Based on the specs above, the Navi chip has some advantages over the GTX 1650 in terms of performance and computing power, as well as the support for GDDR6 memory. Unlike the desktop RX5500, the mobile variant is only available with up to 4 GB of VRAM though, most likely a cost-cutting measure that could translate in a memory-bottleneck in some of the modern AAA games. The mobile version also runs at lower clocks and with a lower TDP, so it’s not going to perform the same as the desktop model.
At 85W TDP, though, this is significantly more power-hungry than the 1650 and even the 1660Ti chips, which might prove problematic on laptops with more basic thermal designs.
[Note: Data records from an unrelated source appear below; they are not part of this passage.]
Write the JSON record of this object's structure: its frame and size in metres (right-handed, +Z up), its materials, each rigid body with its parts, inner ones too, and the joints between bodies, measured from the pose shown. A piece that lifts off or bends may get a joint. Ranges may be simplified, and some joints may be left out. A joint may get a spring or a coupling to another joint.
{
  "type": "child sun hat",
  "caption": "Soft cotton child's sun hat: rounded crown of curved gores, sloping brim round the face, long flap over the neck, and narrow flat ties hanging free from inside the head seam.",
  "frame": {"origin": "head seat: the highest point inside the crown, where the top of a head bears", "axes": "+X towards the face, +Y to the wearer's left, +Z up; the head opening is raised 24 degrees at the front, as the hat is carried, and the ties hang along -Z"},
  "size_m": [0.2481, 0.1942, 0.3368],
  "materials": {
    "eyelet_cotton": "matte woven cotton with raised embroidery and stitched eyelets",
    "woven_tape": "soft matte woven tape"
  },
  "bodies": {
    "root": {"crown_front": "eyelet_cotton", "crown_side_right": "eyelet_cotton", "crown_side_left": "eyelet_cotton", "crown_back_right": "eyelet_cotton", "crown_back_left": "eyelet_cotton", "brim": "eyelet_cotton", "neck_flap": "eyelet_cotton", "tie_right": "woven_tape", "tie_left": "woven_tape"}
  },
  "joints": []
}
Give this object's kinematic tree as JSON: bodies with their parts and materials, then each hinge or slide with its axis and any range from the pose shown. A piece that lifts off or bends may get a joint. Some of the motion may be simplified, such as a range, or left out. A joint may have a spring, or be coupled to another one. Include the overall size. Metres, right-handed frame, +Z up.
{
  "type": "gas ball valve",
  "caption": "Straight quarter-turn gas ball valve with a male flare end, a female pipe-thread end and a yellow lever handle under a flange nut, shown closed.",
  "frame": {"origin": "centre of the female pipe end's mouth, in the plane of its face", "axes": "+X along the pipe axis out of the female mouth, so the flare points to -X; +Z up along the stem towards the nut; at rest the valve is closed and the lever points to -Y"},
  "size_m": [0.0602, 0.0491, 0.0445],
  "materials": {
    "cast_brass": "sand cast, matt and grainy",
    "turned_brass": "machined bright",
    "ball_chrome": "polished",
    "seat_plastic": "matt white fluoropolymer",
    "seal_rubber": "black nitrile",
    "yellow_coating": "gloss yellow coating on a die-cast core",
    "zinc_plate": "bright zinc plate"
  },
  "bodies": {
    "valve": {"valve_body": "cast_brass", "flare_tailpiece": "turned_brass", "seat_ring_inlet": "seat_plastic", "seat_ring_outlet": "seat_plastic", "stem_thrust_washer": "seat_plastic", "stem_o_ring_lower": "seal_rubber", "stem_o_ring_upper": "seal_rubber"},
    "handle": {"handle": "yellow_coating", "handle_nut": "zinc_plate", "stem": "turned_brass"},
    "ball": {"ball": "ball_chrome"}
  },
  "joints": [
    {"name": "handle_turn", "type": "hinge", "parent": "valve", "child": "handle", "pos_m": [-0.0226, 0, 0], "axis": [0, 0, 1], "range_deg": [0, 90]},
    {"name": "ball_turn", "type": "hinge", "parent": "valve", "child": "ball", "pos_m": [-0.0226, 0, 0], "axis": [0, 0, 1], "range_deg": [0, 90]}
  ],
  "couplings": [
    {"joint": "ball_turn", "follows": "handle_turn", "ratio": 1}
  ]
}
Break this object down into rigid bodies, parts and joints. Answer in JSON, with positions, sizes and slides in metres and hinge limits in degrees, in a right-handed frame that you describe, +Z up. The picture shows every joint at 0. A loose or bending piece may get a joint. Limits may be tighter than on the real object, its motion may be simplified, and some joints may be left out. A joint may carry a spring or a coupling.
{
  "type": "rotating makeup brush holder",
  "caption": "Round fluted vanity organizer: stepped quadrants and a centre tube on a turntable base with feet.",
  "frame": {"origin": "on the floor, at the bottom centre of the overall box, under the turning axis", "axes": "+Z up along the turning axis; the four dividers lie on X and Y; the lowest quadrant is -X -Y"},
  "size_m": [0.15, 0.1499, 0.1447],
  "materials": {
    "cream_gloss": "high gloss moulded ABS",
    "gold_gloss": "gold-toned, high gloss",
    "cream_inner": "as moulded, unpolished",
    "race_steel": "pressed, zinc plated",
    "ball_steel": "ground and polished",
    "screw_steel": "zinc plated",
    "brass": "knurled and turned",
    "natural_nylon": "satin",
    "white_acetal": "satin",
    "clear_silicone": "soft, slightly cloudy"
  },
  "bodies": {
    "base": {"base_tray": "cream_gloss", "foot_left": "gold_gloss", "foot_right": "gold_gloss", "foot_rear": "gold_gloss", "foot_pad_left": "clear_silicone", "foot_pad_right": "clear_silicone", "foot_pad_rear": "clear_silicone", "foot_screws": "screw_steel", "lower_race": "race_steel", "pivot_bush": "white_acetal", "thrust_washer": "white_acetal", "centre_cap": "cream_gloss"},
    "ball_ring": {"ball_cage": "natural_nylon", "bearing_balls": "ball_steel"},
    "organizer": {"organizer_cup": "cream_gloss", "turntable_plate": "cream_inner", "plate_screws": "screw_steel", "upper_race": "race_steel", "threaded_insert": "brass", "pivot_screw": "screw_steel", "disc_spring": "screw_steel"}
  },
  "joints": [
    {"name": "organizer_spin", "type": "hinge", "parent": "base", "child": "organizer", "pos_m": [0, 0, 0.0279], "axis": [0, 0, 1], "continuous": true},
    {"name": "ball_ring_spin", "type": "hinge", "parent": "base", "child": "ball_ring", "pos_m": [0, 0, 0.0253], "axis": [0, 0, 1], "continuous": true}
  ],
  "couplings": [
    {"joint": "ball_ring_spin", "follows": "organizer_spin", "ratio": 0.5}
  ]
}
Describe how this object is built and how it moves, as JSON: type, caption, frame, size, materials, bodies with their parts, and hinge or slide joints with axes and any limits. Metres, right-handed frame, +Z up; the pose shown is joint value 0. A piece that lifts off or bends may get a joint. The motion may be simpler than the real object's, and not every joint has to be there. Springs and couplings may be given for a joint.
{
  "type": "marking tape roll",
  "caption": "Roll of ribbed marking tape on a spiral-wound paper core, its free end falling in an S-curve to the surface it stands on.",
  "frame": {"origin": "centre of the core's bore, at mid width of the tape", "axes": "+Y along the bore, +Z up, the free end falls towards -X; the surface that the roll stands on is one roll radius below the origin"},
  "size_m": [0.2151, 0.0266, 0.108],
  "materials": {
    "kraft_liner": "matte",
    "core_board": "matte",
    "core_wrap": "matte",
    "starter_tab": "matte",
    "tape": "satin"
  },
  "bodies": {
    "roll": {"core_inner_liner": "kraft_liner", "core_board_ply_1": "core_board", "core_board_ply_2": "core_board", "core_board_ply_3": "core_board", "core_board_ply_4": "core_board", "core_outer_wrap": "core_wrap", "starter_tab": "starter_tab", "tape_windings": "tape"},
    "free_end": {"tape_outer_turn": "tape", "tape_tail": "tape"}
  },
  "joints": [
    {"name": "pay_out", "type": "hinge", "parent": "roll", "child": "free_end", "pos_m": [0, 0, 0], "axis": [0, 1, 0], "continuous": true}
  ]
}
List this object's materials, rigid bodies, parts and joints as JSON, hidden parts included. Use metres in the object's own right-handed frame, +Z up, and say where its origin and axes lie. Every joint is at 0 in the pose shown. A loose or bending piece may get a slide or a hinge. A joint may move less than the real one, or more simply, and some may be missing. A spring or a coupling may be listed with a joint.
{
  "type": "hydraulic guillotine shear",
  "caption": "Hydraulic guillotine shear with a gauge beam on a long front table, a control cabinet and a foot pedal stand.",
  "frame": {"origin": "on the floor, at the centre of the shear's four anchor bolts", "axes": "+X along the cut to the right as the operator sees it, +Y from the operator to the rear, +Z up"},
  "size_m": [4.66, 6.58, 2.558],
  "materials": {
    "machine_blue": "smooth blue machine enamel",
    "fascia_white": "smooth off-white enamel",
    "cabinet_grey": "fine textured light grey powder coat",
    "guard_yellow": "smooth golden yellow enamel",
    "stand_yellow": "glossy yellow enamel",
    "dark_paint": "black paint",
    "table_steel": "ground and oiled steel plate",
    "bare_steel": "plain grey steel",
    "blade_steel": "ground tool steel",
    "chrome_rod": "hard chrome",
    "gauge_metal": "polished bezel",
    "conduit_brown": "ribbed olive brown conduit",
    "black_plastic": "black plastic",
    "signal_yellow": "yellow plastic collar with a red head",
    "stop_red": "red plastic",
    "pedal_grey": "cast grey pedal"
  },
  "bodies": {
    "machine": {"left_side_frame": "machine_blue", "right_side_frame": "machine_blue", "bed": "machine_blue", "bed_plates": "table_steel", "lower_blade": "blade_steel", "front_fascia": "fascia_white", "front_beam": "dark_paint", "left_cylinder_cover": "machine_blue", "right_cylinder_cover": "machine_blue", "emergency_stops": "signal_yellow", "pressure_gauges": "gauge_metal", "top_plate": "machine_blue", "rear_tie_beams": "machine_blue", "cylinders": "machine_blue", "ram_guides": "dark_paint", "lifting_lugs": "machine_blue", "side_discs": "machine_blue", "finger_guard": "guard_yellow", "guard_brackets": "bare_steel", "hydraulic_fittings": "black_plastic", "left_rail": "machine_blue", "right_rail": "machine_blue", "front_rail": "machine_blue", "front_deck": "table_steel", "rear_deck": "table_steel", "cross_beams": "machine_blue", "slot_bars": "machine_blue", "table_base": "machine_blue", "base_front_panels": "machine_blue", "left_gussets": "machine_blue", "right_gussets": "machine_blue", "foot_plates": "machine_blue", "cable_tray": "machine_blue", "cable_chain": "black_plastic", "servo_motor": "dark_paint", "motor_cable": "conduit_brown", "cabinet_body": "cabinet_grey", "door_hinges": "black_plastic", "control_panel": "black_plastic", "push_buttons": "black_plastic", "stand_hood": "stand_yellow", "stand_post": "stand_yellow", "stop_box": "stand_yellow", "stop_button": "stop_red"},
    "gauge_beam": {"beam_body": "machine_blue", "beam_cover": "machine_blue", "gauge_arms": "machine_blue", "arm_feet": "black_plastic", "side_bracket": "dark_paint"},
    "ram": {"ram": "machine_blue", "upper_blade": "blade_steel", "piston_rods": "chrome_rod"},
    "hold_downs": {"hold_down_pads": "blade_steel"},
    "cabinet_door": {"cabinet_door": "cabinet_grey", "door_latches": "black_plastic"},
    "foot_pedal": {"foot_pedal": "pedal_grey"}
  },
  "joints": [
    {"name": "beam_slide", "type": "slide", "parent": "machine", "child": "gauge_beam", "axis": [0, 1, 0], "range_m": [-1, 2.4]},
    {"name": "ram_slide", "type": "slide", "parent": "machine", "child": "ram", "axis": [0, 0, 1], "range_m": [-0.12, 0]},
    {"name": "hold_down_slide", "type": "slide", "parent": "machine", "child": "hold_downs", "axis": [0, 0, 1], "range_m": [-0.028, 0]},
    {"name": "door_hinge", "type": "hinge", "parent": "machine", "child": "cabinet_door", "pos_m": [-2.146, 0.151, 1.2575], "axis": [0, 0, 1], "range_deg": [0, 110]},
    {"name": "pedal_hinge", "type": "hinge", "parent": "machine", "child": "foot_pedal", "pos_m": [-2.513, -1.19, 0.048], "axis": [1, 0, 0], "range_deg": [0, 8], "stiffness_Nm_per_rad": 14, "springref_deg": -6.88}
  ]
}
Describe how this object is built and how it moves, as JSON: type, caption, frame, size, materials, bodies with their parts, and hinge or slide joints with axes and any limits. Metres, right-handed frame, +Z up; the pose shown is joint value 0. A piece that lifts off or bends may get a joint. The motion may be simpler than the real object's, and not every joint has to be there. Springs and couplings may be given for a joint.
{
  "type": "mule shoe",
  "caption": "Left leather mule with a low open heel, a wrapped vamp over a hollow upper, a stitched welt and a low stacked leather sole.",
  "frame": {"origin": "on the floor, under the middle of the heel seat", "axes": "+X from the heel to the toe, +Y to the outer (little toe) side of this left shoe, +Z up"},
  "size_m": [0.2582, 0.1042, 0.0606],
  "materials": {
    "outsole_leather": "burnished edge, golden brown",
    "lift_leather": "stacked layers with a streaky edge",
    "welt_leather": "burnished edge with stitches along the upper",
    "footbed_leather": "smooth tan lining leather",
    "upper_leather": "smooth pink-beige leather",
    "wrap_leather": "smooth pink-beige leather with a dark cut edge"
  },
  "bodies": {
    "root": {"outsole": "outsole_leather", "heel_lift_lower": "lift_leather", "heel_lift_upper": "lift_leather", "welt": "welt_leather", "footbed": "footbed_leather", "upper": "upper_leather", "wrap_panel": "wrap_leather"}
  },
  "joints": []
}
It’s not the case of the MSI Alpha 15, though, which inherits the complex design that does a great job cooling the i7-9750H and 1660Ti configurations of the MSI GL65. AMD will, however, offer customizable TDP options, so we’ll most likely see implementations with lower TDPs on those basic laptops.
Pricing and competitiveness
As mentioned earlier, the MSI Alpha 15 is scheduled for $999 MSRP from late-October 2019 in a configuration with the Ryzen 7 processor, Radeon RX5500M 85W graphics, 8 GB of RAM, 256 GB of SSD storage and a 120 Hz screen (most likely the one also available in the MSI GP65 and the older MSI GL63 Raider). $100 extra will get you 16 GB of RAM and a better-quality 144 Hz display, as well as a per-key RGB keyboard (the base one is red-backlit), which are upgrades worth paying for.
The overall value of this MSI Alpha 15 AMD configuration remains to be determined in a future review, though, but potential buyers should know that $1099 and even less can actually get them Core i5 and even i7 gaming-laptops with 1660Ti graphics these days, so the big question is how will the RX 5500M fair against the 1660Ti, and not against the 1650, as suggested in AMD’s presentation.
From what I can tell right now, I’d expect it will fair beneath, which will drive the retail prices for these AMD configurations down quite quickly, in order for them to remain competitive.